In today’s digital economy, Global Capability Centers (GCCs) are no longer just cost-efficient delivery hubs. They’ve evolved into strategic engines of innovation, operational excellence, and competitive advantage for global enterprises—especially mid-sized corporations seeking to scale beyond traditional boundaries. India, with its combination of talent density, cost-effective workforce, and rising innovation ecosystem, stands at the heart of this transformation.
Global Capability Centers—also known as Global In-House Centers or Captive Centers—are offshore units fully owned by parent organizations that deliver critical business functions such as IT, analytics, R&D, finance, HR, and product development. Historically, these centers focused on back-office functions and cost arbitrage. But the modern GCC has transformed into a multi-dimensional hub that supports innovation, drives technology adoption, and expands enterprise capabilities globally.

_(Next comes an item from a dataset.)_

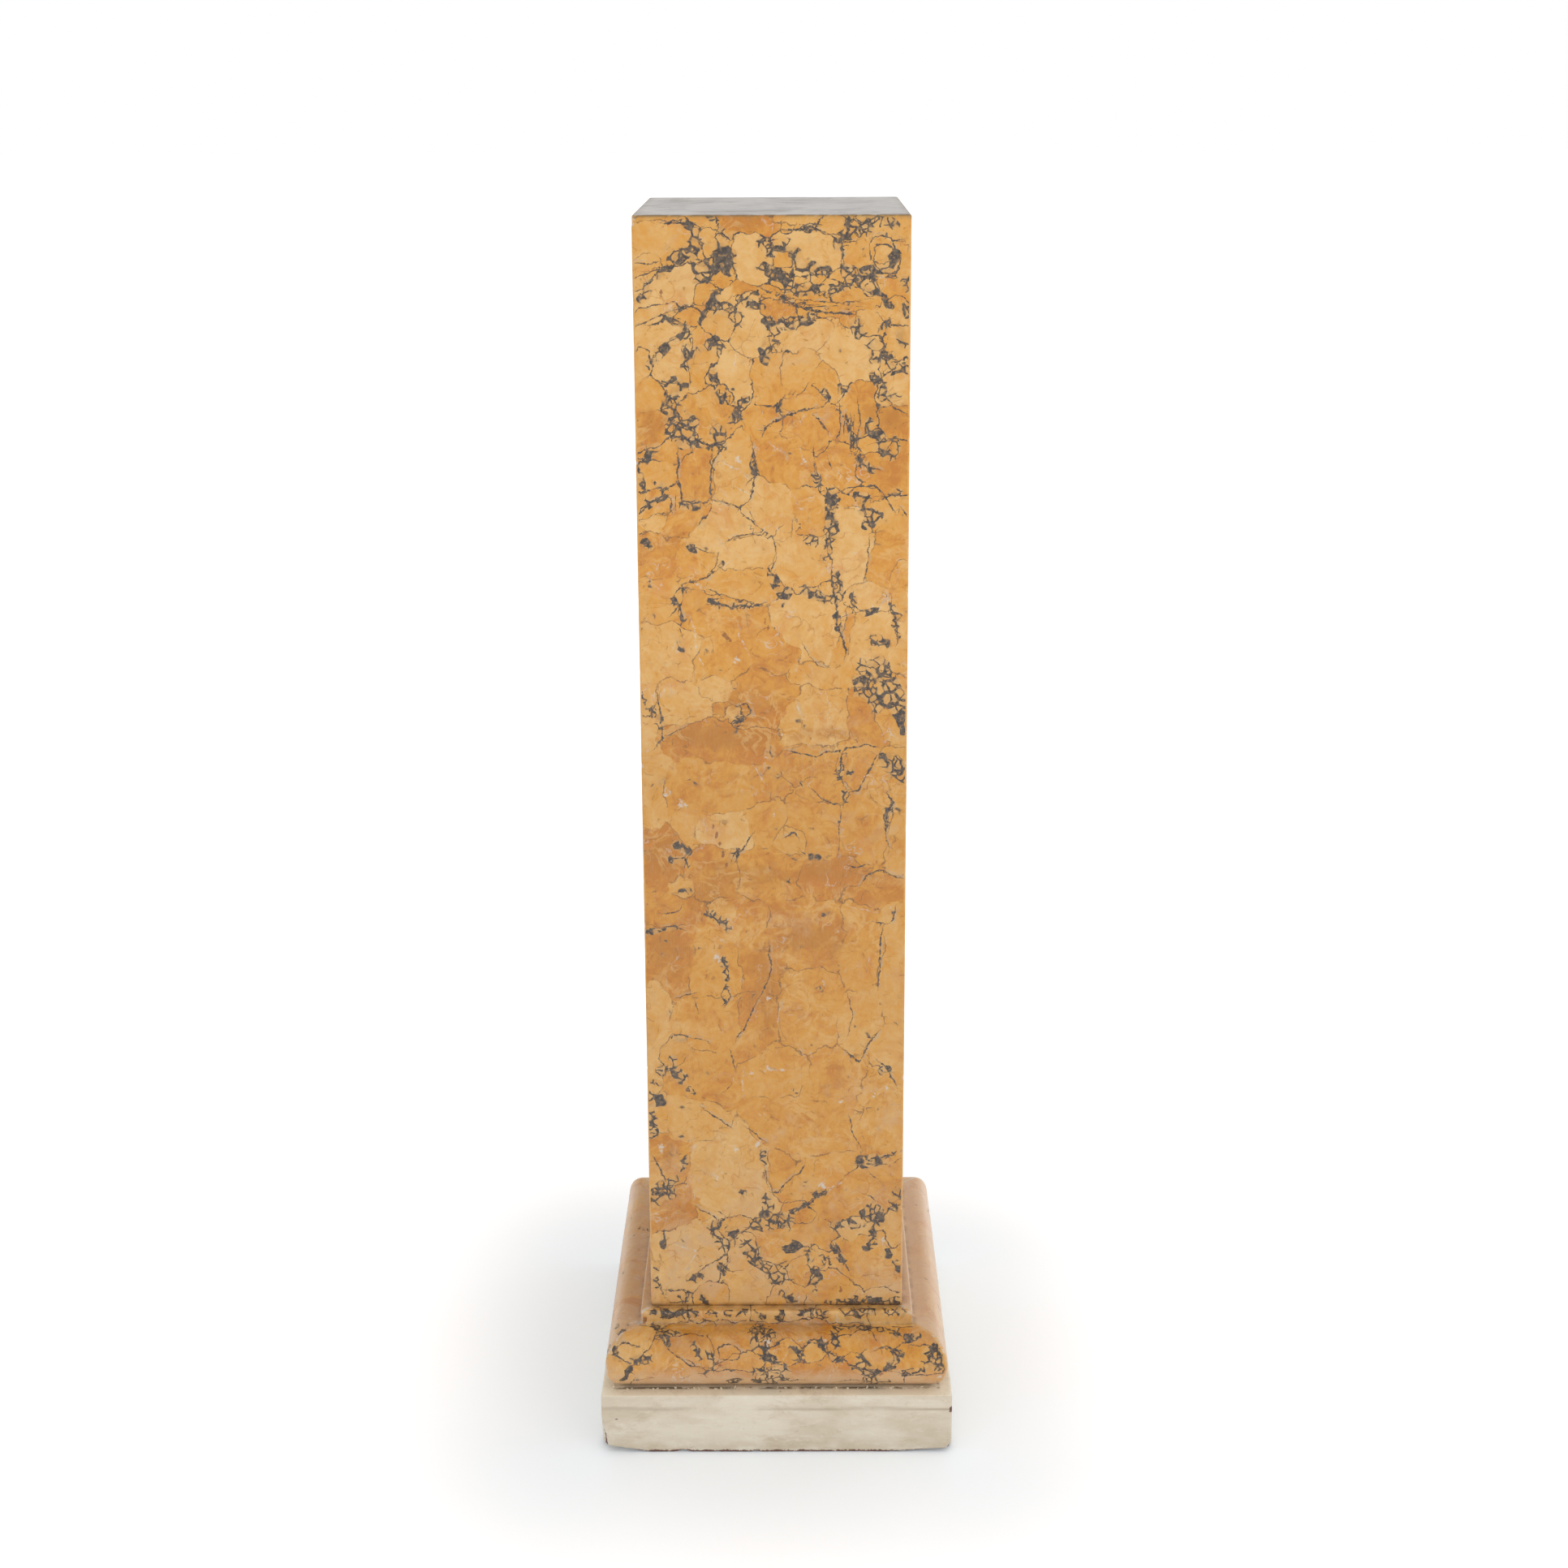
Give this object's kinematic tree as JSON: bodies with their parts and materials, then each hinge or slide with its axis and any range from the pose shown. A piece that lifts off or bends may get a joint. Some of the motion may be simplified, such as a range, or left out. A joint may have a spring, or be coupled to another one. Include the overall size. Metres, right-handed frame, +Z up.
{
  "type": "scagliola column",
  "caption": "Square scagliola pedestal column: straight marbled shaft on a fillet and torus base moulding and a low painted plinth, for carrying a bust or an urn.",
  "frame": {"origin": "centre of the plinth's underside, on the floor", "axes": "+Z up the column, +X to the right along the front, front faces -Y"},
  "size_m": [0.346, 0.346, 1.21],
  "materials": {
    "scagliola": "semi-gloss polished scagliola, honey and ochre clasts in a dark grey broken matrix",
    "cream_paint": "worn satin cream paint on a wooden block"
  },
  "bodies": {
    "root": {"shaft": "scagliola", "base_moulding": "scagliola", "plinth": "cream_paint"}
  },
  "joints": []
}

This strategic evolution amplifies value far beyond cost models—enabling faster market responsiveness, deeper customer insights, and scalable global operations.
India’s GCC ecosystem demonstrates both scale and sophistication. According to industry estimates, India hosts over 1,700 GCCs employing nearly 2 million professionals—a number projected to grow significantly by 2030.
Several forces fuel this growth:
1.Talent advantage: India’s deep pool of skilled professionals across technology, analytics, engineering, and domain specialties enables GCCs to shift from routine tasks to higher value creation.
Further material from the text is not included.